In contrast, increased private consumption does not generate the same level of economic impact. While higher incomes do lead to increased spending, spending alone does not create new jobs or industries at the same rate as investment. This is why Keynesian economists consider consumption a passive component of economic growth—it follows investment, rather than driving it.


India vs. China: A Case Study in Growth Models

How China Achieved Rapid Growth

In the early 1990s, India and China had nearly the same per capita income. However, by 2023, China's per capita income was five times higher than India's. The key difference? China followed an investment-led growth strategy, while India focused on consumption-led growth.

  • Investment-Driven Growth: Since the 1970s, China has focused on massive infrastructure projects, manufacturing hubs, and state-led industrialization.
  • High Investment-to-GDP Ratio: In 1992, China’s investment rate was 39.1% of GDP, compared to 27.4% in India. By 2023, China maintained an investment rate of 41.3%, while India’s was only 30.8%.
  • Strategic Sectors: China invested in high-speed rail networks, renewable energy, artificial intelligence, and advanced manufacturing, making it the world’s second-largest economy.

During the 2008 financial crisis, China responded by increasing public investment in infrastructure, while India relied on consumer demand. This difference in approach widened the economic gap between the two countries.

India’s Consumption-Driven Growth Model

India, on the other hand, has relied more on domestic consumption. In 2023, private consumption made up 60.3% of India’s GDP, compared to only 39.1% in China. While strong consumption can keep an economy stable, it does not generate the same rapid growth as investment.

The Risks of a Consumption-Led Economy

  1. Slower Growth – Consumption-driven economies tend to grow at a slower pace than investment-led economies. Without sufficient investment, productivity improvements remain low.
  2. Widening Income Inequality – A consumption-led model often benefits only the middle and upper classes, leaving behind lower-income groups.
  3. Job Creation is Limited – Unlike investment in industries or infrastructure, higher consumer spending does not directly create high-paying jobs or boost productivity.

Why India’s Investment is Lagging

Despite India’s growing economy, investment—especially from private corporations—has remained weak. Several factors contribute to this stagnation:

  • Policy Uncertainty – Frequent policy changes and bureaucratic hurdles discourage businesses from making long-term investments.
  • Weak Infrastructure – Inadequate roads, railways, and power supply make business operations costly.
  • Low Business Confidence – Many businesses hesitate to invest due to global economic uncertainties and rising interest rates.
  • Limited Government Spending – Unlike China, India’s government has been reluctant to increase public investment, focusing instead on tax cuts and consumer-driven policies.
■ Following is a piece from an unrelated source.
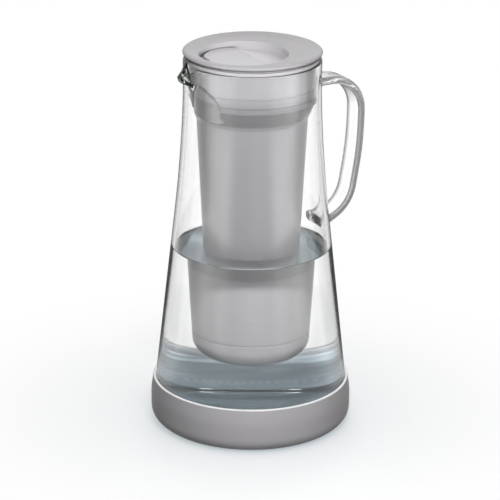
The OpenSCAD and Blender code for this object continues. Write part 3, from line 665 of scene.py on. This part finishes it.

How India Can Boost Investment for Sustainable Growth

For India to achieve high and sustained growth, investment must take center stage. The government and private sector must work together to strengthen critical industries and create a robust investment climate.

Key Areas for Investment Growth

  1. Infrastructure Development
    • Expanding roads, railways, and power grids to reduce transportation and business costs.
    • Investing in smart cities and urban development projects.
  2. Manufacturing & Technology
    • Promoting industries like semiconductors, artificial intelligence, and green energy.
    • Encouraging global companies to set up factories in India (e.g., Apple’s iPhone production shift from China to India).
  3. Public Investment in Education and Healthcare
    • Strengthening human capital by improving education and vocational training.
    • Expanding healthcare access to increase productivity and life expectancy.
  4. Encouraging Private Investment
    • Providing tax incentives for industries that invest in infrastructure and technology.
    • Simplifying regulations to make India a more attractive destination for foreign investors.

Conclusion: Is Consumption Enough for Economic Growth?

While private consumption is crucial for maintaining economic stability, it is not enough to drive long-term growth. Investment—especially in infrastructure, manufacturing, and technology—is essential for:

  • Creating high-quality jobs
  • Boosting industrial productivity
  • Increasing global competitiveness
  • Ensuring equitable economic growth

For India to match China’s growth trajectory, it must shift from a consumption-driven model to an investment-led strategy. This requires strong government policies, increased public spending, and a focus on sectors that generate long-term economic value.

Without this shift, India risks remaining a slow-growing economy, where only a small segment of society benefits, while millions struggle with low wages and job insecurity. The time to act is now.